For further information contact Marie Coleman on 0414 483 067 or Viv Hardy at CallidusPR on 0411 208 951 or 02 9283 4113.

Download a copy of the Release here – NFAW Release – OSH Care – September 2014-1

More attention needed for before and after-school care:


Improving before and after-school care and holiday programs could be the most efficient and effective way of helping more women re-enter the workforce, the National Foundation for Australian Women says. 

With current policy debates firmly focused on paid parental leave and care for small children, the Foundation for Australian Women is calling on the federal government to pay closer attention to care for children once they are at school.

“The concentration of parental complaints and of governmental policy on care for the under school age child has led to a serious deficiency in both service provision and policy understanding of the sector,” it says in its final submission to the Productivity Commission’s inquiry into childcare.

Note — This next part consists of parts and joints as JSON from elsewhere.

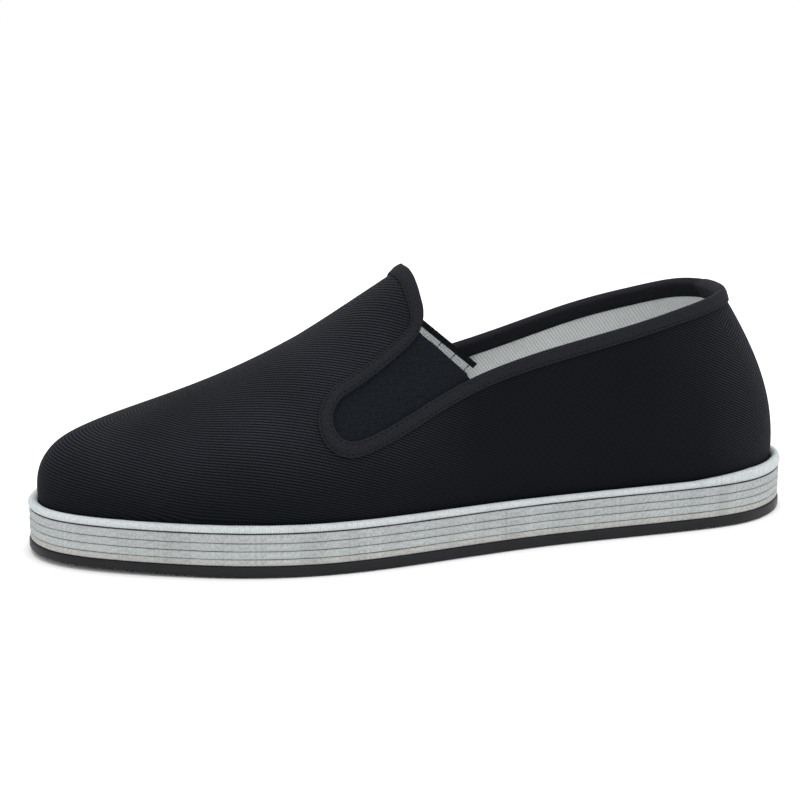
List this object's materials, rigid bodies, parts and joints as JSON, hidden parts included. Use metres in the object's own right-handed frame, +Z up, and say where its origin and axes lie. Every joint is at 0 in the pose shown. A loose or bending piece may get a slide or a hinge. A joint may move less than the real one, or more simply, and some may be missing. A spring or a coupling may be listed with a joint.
{
  "type": "cloth slip-on shoe",
  "caption": "Left black cloth slip-on shoe with elastic side gores, a bound topline and a thick sole of stitched white cloth layers on dark rubber.",
  "frame": {"origin": "centre of the outline of the sole, on the floor", "axes": "-Y from heel to toe, +X towards the outer side of the left foot, +Z up"},
  "size_m": [0.1048, 0.286, 0.0968],
  "materials": {
    "outsole_rubber": "satin black rubber",
    "white_cotton": "matt white woven cotton",
    "black_canvas": "matt black twill",
    "black_tape": "matt black woven tape",
    "black_elastic": "matt black knitted elastic",
    "grey_lining": "matt light grey twill"
  },
  "bodies": {
    "root": {"outsole": "outsole_rubber", "cloth_layer_1": "white_cotton", "cloth_layer_2": "white_cotton", "cloth_layer_3": "white_cotton", "cloth_layer_4": "white_cotton", "welt_piping": "white_cotton", "insole": "grey_lining", "upper": "black_canvas", "gore_lateral": "black_elastic", "gore_medial": "black_elastic", "topline_binding": "black_tape"}
  },
  "joints": []
}
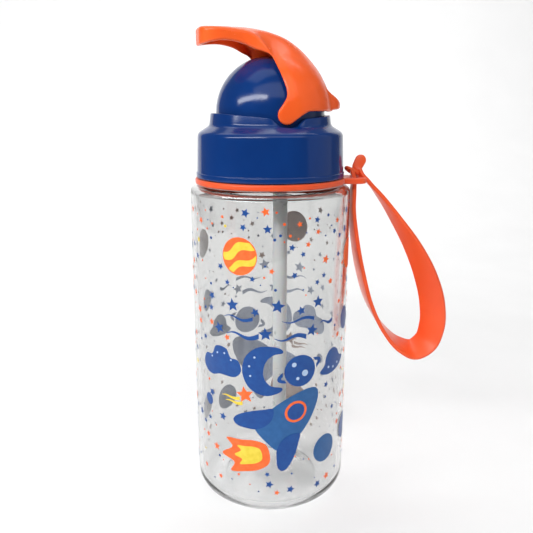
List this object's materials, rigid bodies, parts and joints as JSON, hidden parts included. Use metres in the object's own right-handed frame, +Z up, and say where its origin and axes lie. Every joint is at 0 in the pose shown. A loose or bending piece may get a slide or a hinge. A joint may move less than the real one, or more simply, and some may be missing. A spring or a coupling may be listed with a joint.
{
  "type": "kids water bottle",
  "caption": "Clear straight-sided drinking bottle with a screw lid, a flip lever whose hood covers a folding spout, an inner straw, and a soft wrist strap looped through a swivelling neck ring",
  "frame": {"origin": "centre of the base, on the surface that the bottle stands on", "axes": "+Z up along the bottle; +X towards the hood and thumb tab of the lever, so the lever swings in the XZ plane; the strap hangs 17 degrees from +X towards -Y"},
  "size_m": [0.1123, 0.068, 0.2026],
  "materials": {
    "clear_plastic": "clear, glossy",
    "blue_plastic": "glossy",
    "orange_plastic": "glossy",
    "orange_silicone": "satin silicone",
    "clear_silicone": "translucent silicone",
    "straw_plastic": "translucent"
  },
  "bodies": {
    "bottle": {"bottle_body": "clear_plastic"},
    "ring": {"neck_ring": "orange_silicone", "strap_knot": "orange_silicone"},
    "strap": {"strap_loop": "orange_silicone"},
    "lid_carrier": {"lid_gasket": "clear_silicone"},
    "lid": {"lid_cap": "blue_plastic", "vent_valve": "clear_silicone", "dome_cover": "blue_plastic", "spout_base": "clear_silicone", "straw_socket": "straw_plastic", "straw": "straw_plastic"},
    "lever": {"flip_lever": "orange_plastic"},
    "spout": {"spout_tip": "clear_silicone"}
  },
  "joints": [
    {"name": "ring_swivel", "type": "hinge", "parent": "bottle", "child": "ring", "pos_m": [0, 0, 0.1418], "axis": [0, 0, 1], "continuous": true},
    {"name": "strap_swing", "type": "hinge", "parent": "ring", "child": "strap", "pos_m": [0.03538, -0.01082, 0.1418], "axis": [-0.2924, -0.9563, 0], "range_deg": [0, 55]},
    {"name": "lid_lift", "type": "slide", "parent": "bottle", "child": "lid_carrier", "axis": [0, 0, 1], "range_m": [0, 0.006]},
    {"name": "lid_turn", "type": "hinge", "parent": "lid_carrier", "child": "lid", "pos_m": [0, 0, 0.15], "axis": [0, 0, 1], "range_deg": [0, 360]},
    {"name": "lever_flip", "type": "hinge", "parent": "lid", "child": "lever", "pos_m": [0, 0, 0.1693], "axis": [0, -1, 0], "range_deg": [0, 65]},
    {"name": "spout_rise", "type": "hinge", "parent": "lid", "child": "spout", "pos_m": [0.005, 0, 0.1803], "axis": [0, -1, 0], "range_deg": [0, 115]}
  ],
  "couplings": [
    {"joint": "lid_lift", "follows": "lid_turn", "m_per_rad": 0.0009549},
    {"joint": "spout_rise", "follows": "lever_flip", "ratio": 1.7692}
  ]
}
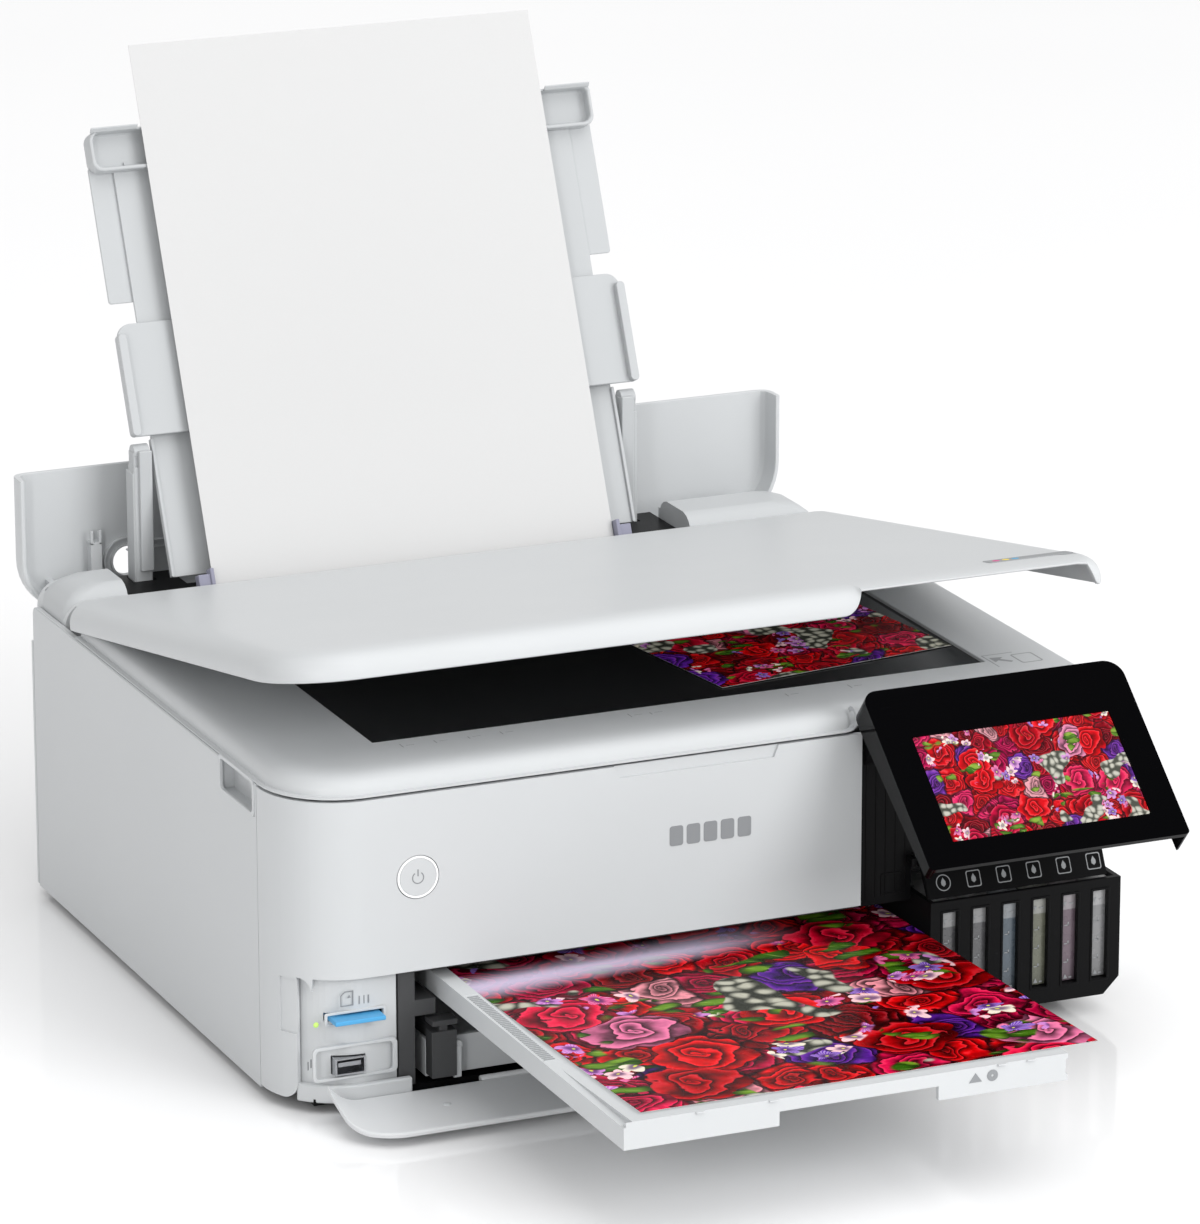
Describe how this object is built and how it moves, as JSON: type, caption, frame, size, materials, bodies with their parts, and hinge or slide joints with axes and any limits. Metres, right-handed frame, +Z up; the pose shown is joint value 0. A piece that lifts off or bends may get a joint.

According to the Australian Bureau of Statistics, the workforce participation rate for mothers whose youngest child is between six and 14 years is 78 per cent. This compares to 92 per cent for fathers of school-aged children.

The Foundation for Australian Women said research indicates that only a very limited number of school-aged children are in formal care.

A 2012 National Centre for Social and Economic Modelling study found that about ten per cent of school-aged children used what is called ‘outside school hours care’ and that they were more likely to come from affluent areas. It also found that many households with school-aged children were having difficulty accessing childcare.

In its submission, the Foundation for Australian Women said that parents were also reporting particular problems during school holidays. “Parents report sub-teen children [are] unwilling to attend programs designed for five and six year-olds and that activities which are of interest are not eligible for the Child Care Benefit or Child Care Rebate.”

The Productivity Commission’s draft report, released in July, reported that it too, had heard parents were having problems accessing outside school hours care, noting that schools’ six-hour days and 12 weeks of holidays do “not facilitate parents participating in paid work”.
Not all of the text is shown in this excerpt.